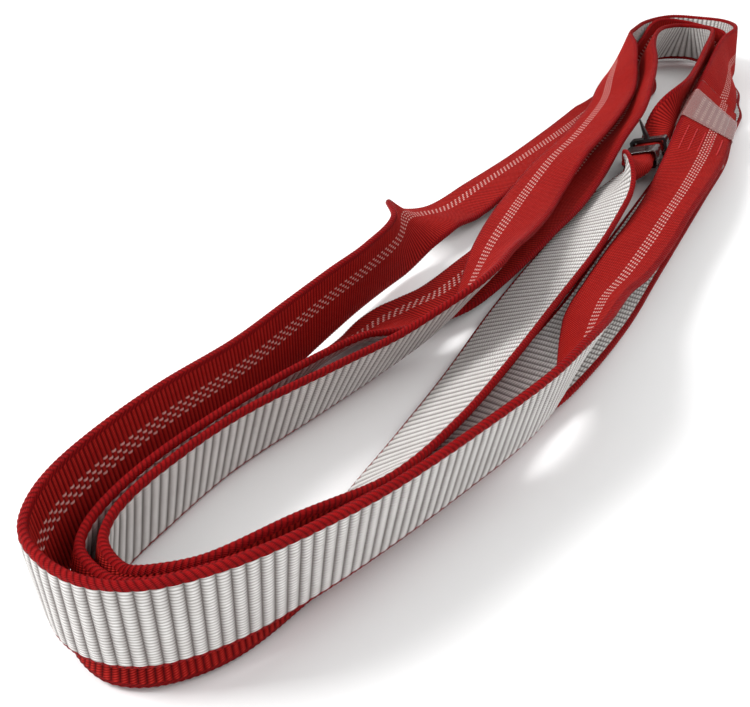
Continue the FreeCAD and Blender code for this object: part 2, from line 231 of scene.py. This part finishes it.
class Sections:
    """Upright cross-sections of the strip at many places on the route."""

    def __init__(self, places):
        places = np.atleast_1d(np.asarray(places, dtype=float))
        index = np.clip(places.astype(int), 0, LAST - 1)
        u = places - index
        span = CHORD[index + 1] - CHORD[index]

        def blend(start, start_slope, end, end_slope):
            return (start[:, None] * ROUTE[index] + start_slope[:, None] * SLOPES[index]
                    + end[:, None] * ROUTE[index + 1] + end_slope[:, None] * SLOPES[index + 1])

        values = blend(2 * u**3 - 3 * u**2 + 1, (u**3 - 2 * u**2 + u) * span,
                       3 * u**2 - 2 * u**3, (u**3 - u**2) * span)
        along = blend((6 * u**2 - 6 * u) / span, 3 * u**2 - 4 * u + 1,
                      (6 * u - 6 * u**2) / span, 3 * u**2 - 2 * u)
        self.middle = values[:, :3]
        self.first, self.second = values[:, 3], values[:, 4]
        self.split = np.clip(values[:, 5], 0, WIDTH)
        length = np.hypot(along[:, 0], along[:, 1])
        self.out = np.stack([along[:, 1] / length, -along[:, 0] / length], axis=1)

    def lean(self, across):
        """Lean in radians, turning smoothly from the first to the second at the fold."""
        share = np.clip((across - self.split[:, None] + FOLD_REACH) / (2 * FOLD_REACH), 0, 1)
        share = share * share * (3 - 2 * share)
        return np.radians(self.first[:, None] + (self.second - self.first)[:, None] * share)

    def points(self, across, height):
        """Millimetre points; across and height are (places, points) or broadcast to it."""
        across = np.broadcast_to(across, (len(self.split), np.shape(across)[-1]))
        steps = 24
        step = (across - self.split[:, None]) / steps
        out = np.zeros(across.shape)
        up = np.repeat(self.middle[:, 2:3], across.shape[1], axis=1)
        for k in range(steps):
            angle = self.lean(self.split[:, None] + (k + 0.5) * step)
            out += step * np.sin(angle)
            up += step * np.cos(angle)
        angle = self.lean(across)
        out += height * np.cos(angle)
        up -= height * np.sin(angle)
        x = self.middle[:, 0:1] + out * self.out[:, 0:1]
        y = self.middle[:, 1:2] + out * self.out[:, 1:2]
        return np.stack([x, y, up], axis=2)


fine_places = np.linspace(0, LAST, LAST * 40 + 1)
fine_points = Sections(fine_places).points(np.array([[WIDTH / 2]]), 0.0)[:, 0]
fine_length = np.concatenate(
    [[0.0], np.cumsum(np.linalg.norm(np.diff(fine_points, axis=0), axis=1))])


def length_at(place):
    """Distance along the strip, in millimetres, at a place on the route."""
    return float(np.interp(place, fine_places, fine_length))


def place_at(length):
    """Place on the route at a distance along the strip."""
    return np.interp(length, fine_length, fine_places)


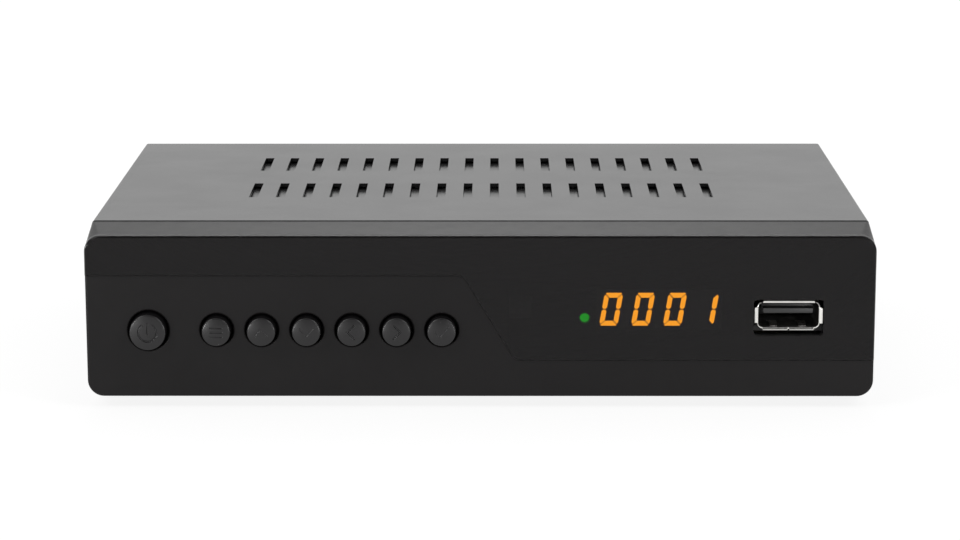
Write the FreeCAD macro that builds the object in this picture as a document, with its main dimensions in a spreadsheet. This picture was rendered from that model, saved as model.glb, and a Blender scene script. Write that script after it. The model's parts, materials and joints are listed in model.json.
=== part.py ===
import FreeCAD, Part

import math
import os

import Sketcher
from FreeCAD import Placement, Rotation, Vector

# A small satellite television receiver, in millimetres.
# X runs along the width, the front faces -Y, and +Z is up. The origin is under the middle of the
# whole object, on the plane its feet stand on. Every piece is drawn with y = 0 at the face of the
# key panel, and then moved back by front_y, which puts the whole object's middle over the origin.

# Driving sizes: alias, millimetres, meaning
DRIVING_SIZES = (
    ("panel_width", 168.0, "front panel, left to right"),
    ("panel_height", 35.1, "front panel at its face"),
    ("panel_corner", 3.5, "corner radius of the face"),
    ("panel_edge", 0.5, "rounding where the face meets the sides"),
    ("panel_collar", 0.6, "straight part of the panel's sides behind the face"),
    ("rim_gap", 0.6, "front board to the plane of the panel's rear rim"),
    ("panel_wall", 2.4, "thickness of the panel's front wall"),
    ("panel_side", 2.0, "thickness of the panel's side walls"),
    ("rim_corner", 0.6, "corner radius of the panel's rear rim"),
    ("rim_drop", 0.16, "panel's rear rim below the top of the lid"),
    ("lid_inset", 0.5, "lid's sides inside the panel's sides"),
    ("lid_above", 1.3, "top of the lid above the panel's face"),
    ("lid_depth", 100.0, "steel lid, front to back"),
    ("sheet", 0.8, "sheet steel"),
    ("bend", 0.7, "outer radius of the lid's bends"),
    ("case_gap", 0.3, "seam between the panel and the steel case"),
    ("fit_gap", 0.15, "clearance between parts that slide together"),
    ("foot_height", 3.0, "rubber foot"),
    ("foot_radius", 5.0, "rubber foot"),
    ("foot_inset_x", 15.0, "foot's middle from the lid's side"),
    ("foot_inset_y", 17.0, "foot's middle from the case's front and back"),
    ("base_raise", 0.5, "underside of the case above the panel's lower edge"),
    ("side_flange", 12.0, "height of the tray's side walls"),
    ("front_wall", 28.0, "height of the tray's front wall"),
    ("rear_flange", 7.0, "strip of the lid that folds down behind the tray"),
    ("band_height", 8.6, "pane above the keys, down from the panel's upper edge"),
    ("step_low", 8.1, "lower edge of the pane's right part, from the panel's lower edge"),
    ("step_start", 80.4, "upper end of the pane's slanted edge, from the panel's left side"),
    ("step_run", 11.0, "slanted edge, left to right"),
    ("step_corner", 2.2, "rounding at both ends of the slanted edge"),
    ("pane_proud", 0.4, "pane in front of the key face"),
    ("pane_thick", 1.6, "smoked pane"),
    ("pane_gap", 0.15, "seam under the pane's lower edge"),
    ("key_travel", 0.3, "how far a key goes in"),
    ("cap_proud", 2.45, "key cap in front of the key face"),
    ("cap_edge", 0.7, "rounding of a key cap"),
    ("power_inset", 13.3, "middle of the power key, from the panel's left side"),
    ("power_z", 14.5, "middle of the power key, from the panel's lower edge"),
    ("power_gap", 0.5, "gap round the power key"),
    ("power_cap", 3.85, "radius of the power key"),
    ("key_inset", 27.87, "middle of the first small key, from the panel's left side"),
    ("key_web", 2.49, "panel between the holes of two small keys"),
    ("key_z", 14.6, "middle of the small keys, from the panel's lower edge"),
    ("key_gap", 0.5, "gap round a small key"),
    ("key_cap", 3.05, "radius of a small key"),
    ("hole_round", 0.35, "rounding of the key holes' edges"),
    ("flange_extra", 0.7, "key flange past its hole's radius"),
    ("flange_gap", 0.3, "key flange behind the front wall at rest"),
    ("flange_thick", 0.8, "key flange"),
    ("icon_depth", 0.2, "engraving in the key caps"),
    ("icon_stroke", 0.38, "width of an engraved line"),
    ("switch_side", 6.0, "push switch body, square"),
    ("switch_body", 3.5, "push switch body, height on the board"),
    ("switch_tall", 4.3, "push switch with its plunger"),
    ("plunger_radius", 1.7, "plunger of a push switch"),
    ("plunger_gap", 0.1, "plunger in its switch, all round"),
    ("plunger_long", 3.3, "plunger of a push switch"),
    ("board", 1.6, "circuit boards"),
    ("display_inset", 45.87, "middle of the four digits, from the panel's right side"),
    ("display_z", 18.83, "middle of the four digits, from the panel's lower edge"),
    ("display_width", 28.0, "display block"),
    ("display_height", 10.0, "display block"),
    ("display_gap", 0.1, "digits behind the pane"),
    ("digit_height", 7.1, "one digit"),
    ("digit_width", 3.92, "one digit"),
    ("digit_pitch", 6.8, "from one digit to the next"),
    ("digit_lean", 0.168, "sideways lean of a digit, per unit of height"),
    ("segment", 1.0, "width of a digit's strokes"),
    ("segment_gap", 0.13, "gap at each end of a stroke"),
    ("segment_thick", 0.3, "light bars over the display block"),
    ("lamp_gap", 1.85, "middle of the green lamp to the display block"),
    ("lamp_z", 16.9, "green lamp, from the panel's lower edge"),
    ("lamp_radius", 1.0, "green lamp"),
    ("eye_inset", 75.5, "remote control receiver, from the panel's right side"),
    ("eye_z", 19.4, "remote control receiver, from the panel's lower edge"),
    ("usb_inset", 18.4, "middle of the front socket, from the panel's right side"),
    ("usb_z", 17.9, "front socket, from the panel's lower edge"),
    ("usb_cut_width", 14.8, "cut-out for the front socket"),
    ("usb_cut_height", 7.8, "cut-out for the front socket"),
    ("usb_cut_drop", 0.54, "cut-out's middle below the socket's middle"),
    ("usb_flare_width", 14.3, "flared mouth of the socket"),
    ("usb_flare_height", 6.4, "flared mouth of the socket"),
    ("usb_width", 12.5, "socket, inside"),
    ("usb_height", 5.12, "socket, inside"),
    ("usb_sheet", 0.3, "socket shell"),
    ("usb_long", 14.0, "socket, front to back"),
    ("usb_flare_long", 0.9, "depth of the flared mouth"),
    ("usb_proud", 0.1, "socket in front of the pane"),
    ("slot_count", 18, "vent slots in a row"),
    ("slot_pitch", 6.0, "from one vent slot to the next"),
    ("slot_width", 2.0, "vent slot"),
    ("slot_long", 17.3, "vent slot"),
    ("slot_front", 27.5, "near end of the front row, behind the lid's front edge"),
    ("slot_row_pitch", 34.0, "from the front row to the rear row"),
    ("guard_drop", 1.2, "sheet under the slots, below the lid's top"),
    ("guard_thick", 0.4, "sheet under the slots"),
    ("guard_margin", 7.0, "sheet past the slots on every side"),
    ("standoff", 4.0, "pillars pressed up from the tray"),
    ("standoff_radius", 3.0, "pillars pressed up from the tray"),
    ("screw_radius", 1.4, "screw shank"),
    ("screw_gap", 0.05, "screw shank in its thread"),
    ("screw_head", 2.8, "screw head radius"),
    ("screw_head_tall", 1.7, "screw head"),
    ("board_front", 14.5, "front edge of the main board, behind the key face"),
    ("board_rear_gap", 1.2, "main board to the rear wall"),
    ("board_side_gap", 2.75, "main board to the tray's side walls"),
    ("f_radius", 4.76, "threaded antenna socket"),
    ("f_proud", 11.0, "antenna socket behind the case"),
    ("f_pitch", 17.0, "from one antenna socket to the other"),
    ("f_rise", 7.6, "antenna socket above the main board"),
    ("tuner_width", 37.0, "tuner can"),
    ("tuner_deep", 26.0, "tuner can"),
    ("tuner_tall", 14.0, "tuner can"),
    ("f_collar", 5.7, "antenna socket's collar, radius"),
    ("collar_proud", 1.0, "sockets' collars behind the case"),
    ("coax_radius", 4.15, "ring of the sound socket"),
    ("coax_collar", 5.0, "sound socket's collar, radius"),
    ("coax_proud", 8.5, "ring of the sound socket behind the case"),
    ("socket_gap", 0.4, "rear cut-outs round the sockets"),
)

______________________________

▸ Objective: What is needed is an exact copy of the lines from the start of the listing through the line where "SLOPES[index + 1])" sits, please, both end lines included and nothing more.

▸ Task answer:
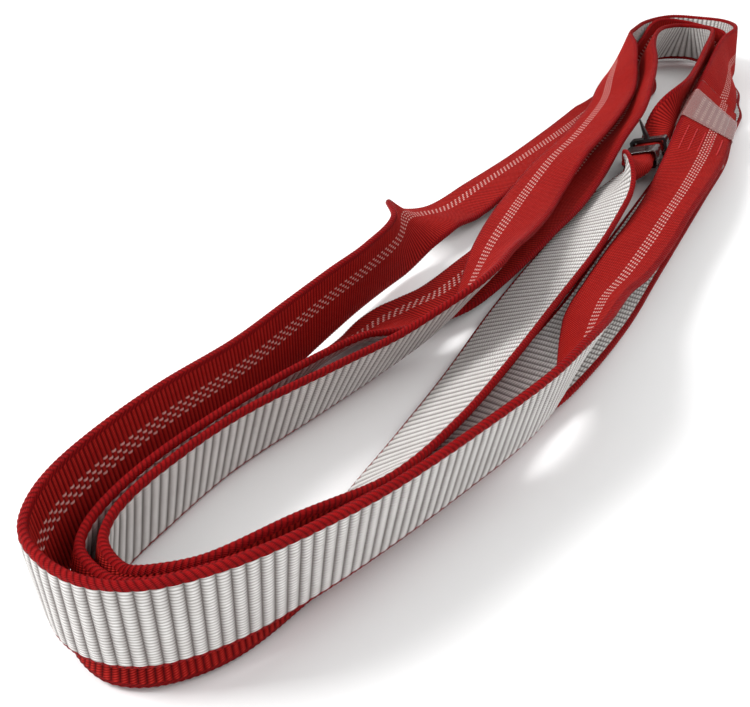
Continue the FreeCAD and Blender code for this object: part 2, from line 231 of scene.py. This part finishes it.
class Sections:
    """Upright cross-sections of the strip at many places on the route."""

    def __init__(self, places):
        places = np.atleast_1d(np.asarray(places, dtype=float))
        index = np.clip(places.astype(int), 0, LAST - 1)
        u = places - index
        span = CHORD[index + 1] - CHORD[index]

        def blend(start, start_slope, end, end_slope):
            return (start[:, None] * ROUTE[index] + start_slope[:, None] * SLOPES[index]
                    + end[:, None] * ROUTE[index + 1] + end_slope[:, None] * SLOPES[index + 1])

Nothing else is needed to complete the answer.